After three days of delay, they themselves decided to turn their wagons around again and to travel to the State of Nebraska were they, with much exhaustion and without trouble, arrived cheerfully in Nebraska City.
Three and one-half months they had been travelling, somewhat like the Israelites in the desert. We had already sixteen years before traveled for about seven weeks from Missouri to Minnesota. This journey the two sons-in-law had already made with us. They now live about eight miles from Nebraska City, which has a population of about 8- to 10,000 people. It is now, I believe, about 18 to 20 years since it has been established. Now that land here is pretty expensive. They have here 160 acres of prairie land for which they had to pay $1,600 upon which no work had been done, and also without a stick of wood or brush growing on it. But it’s very good rich land upon which all field crops grow, especially very beautiful barley. However, it is not as level as it is in Minnesota. They call this land here rolling prairie land. There still lies here millions of acres of prairie land, some valleys and brush land the same as how the Creator created it.

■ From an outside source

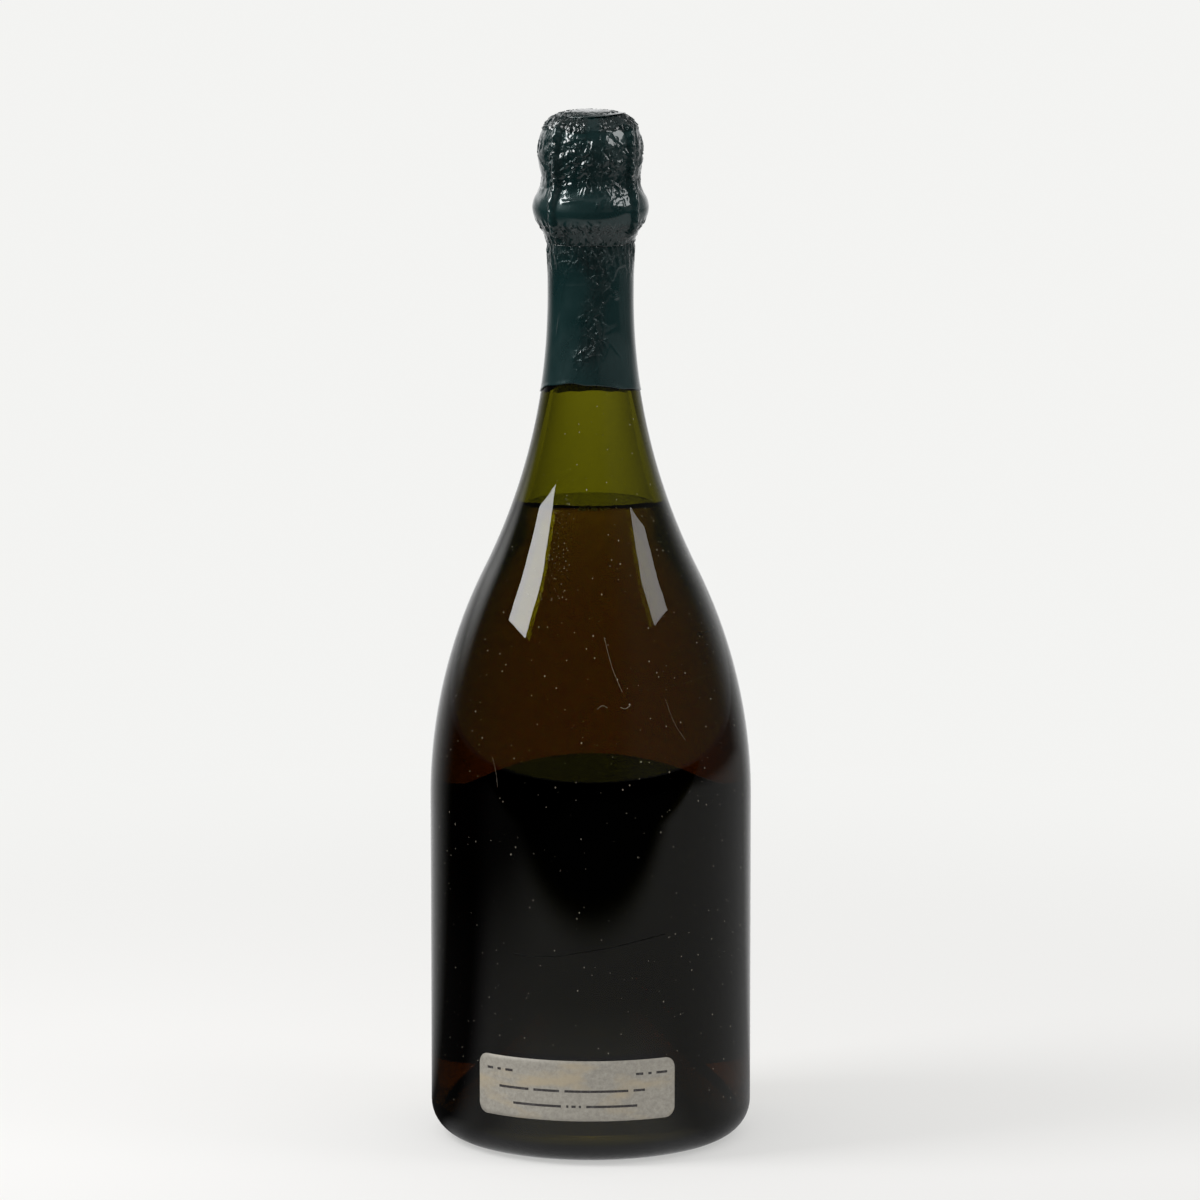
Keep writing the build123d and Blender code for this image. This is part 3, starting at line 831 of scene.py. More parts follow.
def foam_beads(glass, count=26):
    """Mesh of a few beads of foam that float near the wall at the front."""
    shape = bmesh.new()
    chance = np.random.default_rng(5)
    wall = cavity_line(glass, 0, glass.fill_height)[1]
    for _ in range(count):
        size = chance.uniform(0.16, 0.42) * MM
        angle = FRONT + chance.normal(0.04, 0.16)
        reach = wall - chance.uniform(1.4, 2.8) * MM
        bead = bmesh.ops.create_icosphere(shape, subdivisions=2, radius=size)
        place = Vector((reach * cos(angle), reach * sin(angle), glass.fill_height + size * 0.6))
        bmesh.ops.translate(shape, verts=bead["verts"], vec=place)
    mesh = bpy.data.meshes.new("foam_beads")
    shape.to_mesh(mesh)
    shape.free()
    mesh.shade_smooth()
    return mesh


class BOTTLE_OT_wine(bpy.types.Operator):
    """Fill the bottle with wine and leave a few beads of foam at its surface"""

    bl_idname = "bottle.wine"
    bl_label = "Wine"

    def execute(self, context):
        settings = context.scene.bottle
        glass = settings.glass
        material = clear_material("wine", tuple(settings.finish.wine), density=50.0, ior=1.34)
        mesh = revolved("wine_fill", wine_line(glass))
        for vertex in mesh.vertices:
            climbed = vertex.co.z - glass.fill_height
            if climbed > 0:
                around = (1 + vertex.co.y / vertex.co.xy.length) / 2
                vertex.co.z = glass.fill_height + climbed * (1 - around)
        add_piece(mesh, "bottle", material, ["wine"])
        foam = new_material("foam", base_color=(0.75, 0.75, 0.35), roughness=0.1, transmission_weight=0.7)[0]
        add_piece(foam_beads(glass), "bottle", foam)
        return {"FINISHED"}


def label_sheet(name, inner, thickness, turn, places, feet, tops, rows=12):
    """Curved sheet of paper from its width's places, with the height of its foot and top at each."""
    shares = np.linspace(0, 1, rows)
    outer = inner + thickness
    angles = turn + places / outer
    heights = feet[:, None] + (tops - feet)[:, None] * shares
    sides = [around_axis(radius, angles[:, None], heights).reshape(-1, 3) for radius in (outer, inner)]
    columns = len(places)
    vertices = np.concatenate(sides)
    back = columns * rows
    faces = []
    for column in range(columns - 1):
        for row in range(rows - 1):
            a = column * rows + row
            faces.append((a, a + rows, a + rows + 1, a + 1))
            faces.append((back + a, back + a + 1, back + a + rows + 1, back + a + rows))
    rim = [column * rows for column in range(columns)]
    rim += [(columns - 1) * rows + row for row in range(1, rows)]
    rim += [column * rows + rows - 1 for column in range(columns - 2, -1, -1)]
    rim += [row for row in range(rows - 2, 0, -1)]
    for a, b in zip(rim, rim[1:] + rim[:1]):
        faces.append((a, back + a, back + b, b))
    mesh = mesh_from(name, vertices, faces)
    for edge_face in mesh.polygons[-len(rim):]:
        edge_face.use_smooth = False
    # The side against the glass is marked for the paper's painted shade.
    mark(mesh, "back_painted_shade", np.repeat([0.0, 1.0], back))
    return mesh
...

So here is what I make of all of this:
- Sebastian and his family may have left Minnesota as early as 1868 with the intention of settling in Oklahoma. Only Mathias states that his sons-in-law Herman and Sebastian journeyed together from Minnesota to Nebraska; Sebastian’s children did not recall it this way.
- However, it’s possible that the two families did travel together in 1869 as far as Kansas. When that didn’t pan out, maybe Sebastian headed for Oklahoma while Herman headed for Nebraska.
- Multiple sources (including an Otoe County biography) state that Herman arrived in Otoe County in 1869.
- Sebastian probably arrived in Otoe County after Herman and his family did.
Eventually, both brothers settled in the Rock Creek precinct of Otoe County, Nebraska.